The irony of the growth of both royal power and royal tax revenue was that it still could not keep up with the cost of war. Military expenditures were enormous; in a state like France the military took up 50% of state revenues during peacetime, and 80% or more during war (which was frequent). Thus, monarchs granted monopolies on products and then taxed them, and they frequently sold noble titles and state offices to the highest bidder (the queen of Sweden doubled the number of noble families in ten years). They relentlessly taxed the peasantry as well: royal taxes doubled in France between 1630 – 1650, and the concomitant peasant uprisings were ruthlessly suppressed.
One aspect of the hardening of social hierarchies, necessitated in part by the great legal benefits enjoyed by members of the nobility in the absolutist system, was that the rights and privileges of nobility were codified into clear laws for the first time. Most absolutist states created “tables of ranks” that specified exactly where nobles stood vis-à-vis one another as well as the monarch and “princes of the blood.” Louis XIV of France had a branch of the royal government devoted entirely to verifying claims of nobility and stripping noble titles from those without adequate proof.
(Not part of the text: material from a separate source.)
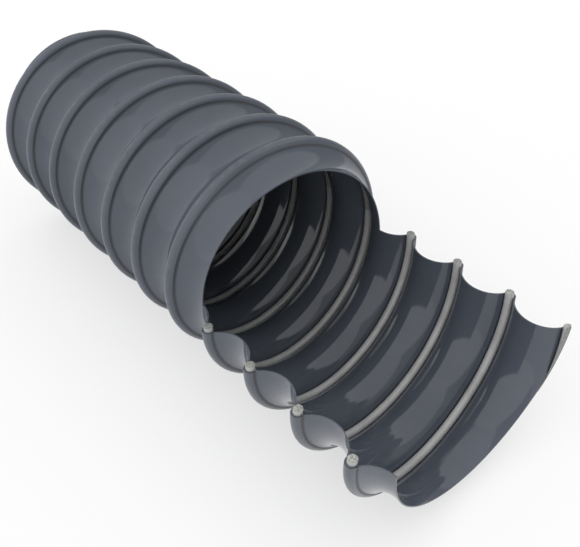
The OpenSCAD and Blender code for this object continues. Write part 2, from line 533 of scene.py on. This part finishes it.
def wire_material():
    """Coated wire: satin light grey, with speckled, lightly scored saw cuts."""
    material, tree, shader = new_material("helix_wire")
    place, x, z = place_on_hose(tree)
    clouds = noise(tree, place, WIRE_CLOUD_SCALE, 3)
    grain = noise(tree, place, GRAIN_SCALE, 3)
    at_cut = remap(tree, z, [CUT_Z - fade for fade in CUT_FADE])
    from_middle = math_node(tree, "ABSOLUTE", x)
    at_end = remap(tree, from_middle, [FRONT_X - fade for fade in END_FADE])
    color = wire_color(tree, x, clouds, remap(tree, grain, SPECKLE_SPAN), at_cut, at_end)
    tree.links.new(color, shader.inputs["Base Color"])

    sawn = math_node(tree, "MAXIMUM", at_cut, at_end)
    rough = remap(tree, grain, MATT_SPAN, WIRE_ROUGHNESS)
    rough = math_node(tree, "ADD", rough, math_node(tree, "MULTIPLY", sawn, CUT_ROUGHNESS))
    tree.links.new(rough, shader.inputs["Roughness"])

    marks = tree.nodes.new("ShaderNodeTexWave")
    marks.inputs["Scale"].default_value = SAW_MARK_SCALE
    marks.inputs["Distortion"].default_value = SAW_MARK_WAVER
    tree.links.new(place, marks.inputs["Vector"])
    scores = math_node(tree, "MULTIPLY", marks.outputs["Fac"], sawn)
    layers = ((clouds, WIRE_CLOUD_DEPTH), (grain, GRAIN_DEPTH), (scores, SAW_MARK_DEPTH))
    add_bump(tree, shader, layers)
    return material


# ---------------------------------------------------------------- the object
def build_film():
    film = film_solid("hose_film")
    cut(film, whole_block(), "INTERSECT")
    cut(film, opened_block(), "DIFFERENCE")
    split_many_cornered(film)
    smooth(film)
    film.data.materials.append(film_material())
    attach(film, "root")
    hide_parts("hose_wall")


def build_wires():
    """The coil in the whole tube, a hoop for each turn of the open part, and the tip."""
    hoops = math.floor(OPEN_TURNS)
    coil_end = math.ceil(WHOLE_TURNS * RINGS) + END_RINGS
    hoop_end = RINGS // 2 + SPARE_RINGS
    # each piece: its node, its turn of the wire, its last ring, and where the saw stopped
    pieces = [("wire_coil", 0, coil_end, FIRST_END_X - PITCH / 4)]
    pieces += [(f"wire_hoop_{n}", n, hoop_end, FIRST_END_X) for n in range(1, hoops + 1)]
    pieces += [("wire_tip", hoops + 1, hoop_end, FIRST_END_X)]
    coated = wire_material()
    for node, turn, last_ring, step in pieces:
        wire = wire_solid("bare_" + node, turn, last_ring)
        cut(wire, kept_block(step), "INTERSECT")
        ease_saw_cuts(wire)
        split_many_cornered(wire)
        smooth(wire)
        wire.data.materials.append(coated)
        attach(wire, "root")
        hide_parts(node)


build_film()
build_wires()

# ---------------------------------------------------------------- floor
scene = bpy.context.scene
scene.view_settings.view_transform = "Standard"

FLOOR_REACH = 20.0  # from the middle of the floor to each side, in metres
FLOOR_COLOR = (0.93, 0.93, 0.93, 1)
FLOOR_ROUGHNESS = 0.9
FLOOR_GLOW = 0.55  # share of plain white in what the camera and clear reflections see


def add_glow(tree, shader):
    """Mixes plain white into a shader, for the camera and for clear reflections."""
    path = tree.nodes.new("ShaderNodeLightPath")
    seen = path.outputs["Is Camera Ray"]
    for ray in ("Is Glossy Ray", "Is Transmission Ray"):
        seen = math_node(tree, "MAXIMUM", seen, path.outputs[ray])
    glow = tree.nodes.new("ShaderNodeEmission")
    mix = tree.nodes.new("ShaderNodeMixShader")
    out = next(node for node in tree.nodes if node.type == "OUTPUT_MATERIAL")
    tree.links.new(math_node(tree, "MULTIPLY", seen, FLOOR_GLOW), mix.inputs[0])
    tree.links.new(shader.outputs[0], mix.inputs[1])
    tree.links.new(glow.outputs[0], mix.inputs[2])
    tree.links.new(mix.outputs[0], out.inputs[0])


def floor():
    signs = ((-1, -1), (1, -1), (1, 1), (-1, 1))
    corners = [(x * FLOOR_REACH, y * FLOOR_REACH, 0) for x, y in signs]
    obj = mesh_object("floor", corners, [(0, 1, 2, 3)])
    material, tree, shader = new_material("floor")
    shader.inputs["Base Color"].default_value = FLOOR_COLOR
    shader.inputs["Roughness"].default_value = FLOOR_ROUGHNESS
    add_glow(tree, shader)
    obj.data.materials.append(material)


# ---------------------------------------------------------------- light
# The studio has a bright wall on the near side, a light overhead, and is dimmer all round.
# Each light: azimuth and elevation of its middle in degrees, the cosines of the angles from
# there at which it begins and is full, and its strength.
STUDIO_LIGHTS = (
    (-95, 0, 0.22, 0.28, 1.31),
    (80, 72, 0.67, 0.71, 1.18),
)
STUDIO_DIM = 0.56


def studio_light(tree, toward, azimuth, elevation, begins, full, level):
    """Strength of one light in the direction of a ray."""
    azimuth, elevation = math.radians(azimuth), math.radians(elevation)
    nearness = tree.nodes.new("ShaderNodeVectorMath")
    nearness.operation = "DOT_PRODUCT"
    nearness.inputs[1].default_value = (
        math.cos(elevation) * math.cos(azimuth),
        math.cos(elevation) * math.sin(azimuth),
        math.sin(elevation),
    )
    tree.links.new(toward, nearness.inputs[0])
    span, strengths = (begins, full), (STUDIO_DIM, level)
    return remap(tree, nearness.outputs["Value"], span, strengths, smooth_step=True)


def world():
    studio = bpy.data.worlds.new("studio")
    studio.use_nodes = True
    scene.world = studio
    tree = studio.node_tree
    tree.nodes.clear()
    toward = tree.nodes.new("ShaderNodeTexCoord").outputs["Generated"]
    strength = studio_light(tree, toward, *STUDIO_LIGHTS[0])
    for light in STUDIO_LIGHTS[1:]:
        strength = math_node(tree, "MAXIMUM", strength, studio_light(tree, toward, *light))
    background = tree.nodes.new("ShaderNodeBackground")
    background.inputs["Color"].default_value = (1, 1, 1, 1)
    out = tree.nodes.new("ShaderNodeOutputWorld")
    tree.links.new(strength, background.inputs["Strength"])
    tree.links.new(background.outputs[0], out.inputs[0])


floor()
world()

# ---------------------------------------------------------------- camera
CAMERA_AZIMUTH, CAMERA_ELEVATION, CAMERA_ROLL = 50.516, 40.667, -1.700  # degrees
CAMERA_DISTANCE = 10.711 * PITCH
CAMERA_TARGET = Vector((FIRST_END_X - 0.156 * PITCH, -0.219 * PITCH, AXIS_Z))
IMAGE_WIDTH = 580  # pixels
FOCAL_LENGTH = 664.96  # pixels
SENSOR_WIDTH = 36  # the lens is given for this sensor, in mm


def camera():
    """The camera looks down on the cut-open end from the near side."""
    angles = (CAMERA_AZIMUTH, CAMERA_ELEVATION, CAMERA_ROLL)
    azimuth, elevation, roll = (math.radians(a) for a in angles)
    back = Vector((
        math.sin(azimuth) * math.cos(elevation),
        -math.cos(azimuth) * math.cos(elevation),
        math.sin(elevation),
    ))
    right = Vector((math.cos(azimuth), math.sin(azimuth), 0))
    up = back.cross(right)
    side = math.cos(roll) * right + math.sin(roll) * up
    top = -math.sin(roll) * right + math.cos(roll) * up
    data = bpy.data.cameras.new("camera")
    data.sensor_width = SENSOR_WIDTH
    data.lens = SENSOR_WIDTH * FOCAL_LENGTH / IMAGE_WIDTH
    data.clip_start, data.clip_end = 0.01, 50
    obj = bpy.data.objects.new("camera", data)
    scene.collection.objects.link(obj)
    turn = Matrix((side, top, back)).transposed()
    place = Matrix.Translation(CAMERA_TARGET + back * CAMERA_DISTANCE)
    obj.matrix_world = place @ turn.to_4x4()
    scene.camera = obj


camera()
The process by which states went from decentralized and fairly loosely organized to “absolutist” was a long one. Numerous aspects of government even in the late eighteenth century remained strikingly “medieval” in some ways, such as the fact that laws were different from town to town and region to region based on the accumulation of various royal grants and traditional rights over the centuries. That being noted, there is no question that things had changed significantly over the course of the seventeenth century: governments were bigger, better organized, and more explicitly hierarchical in organization.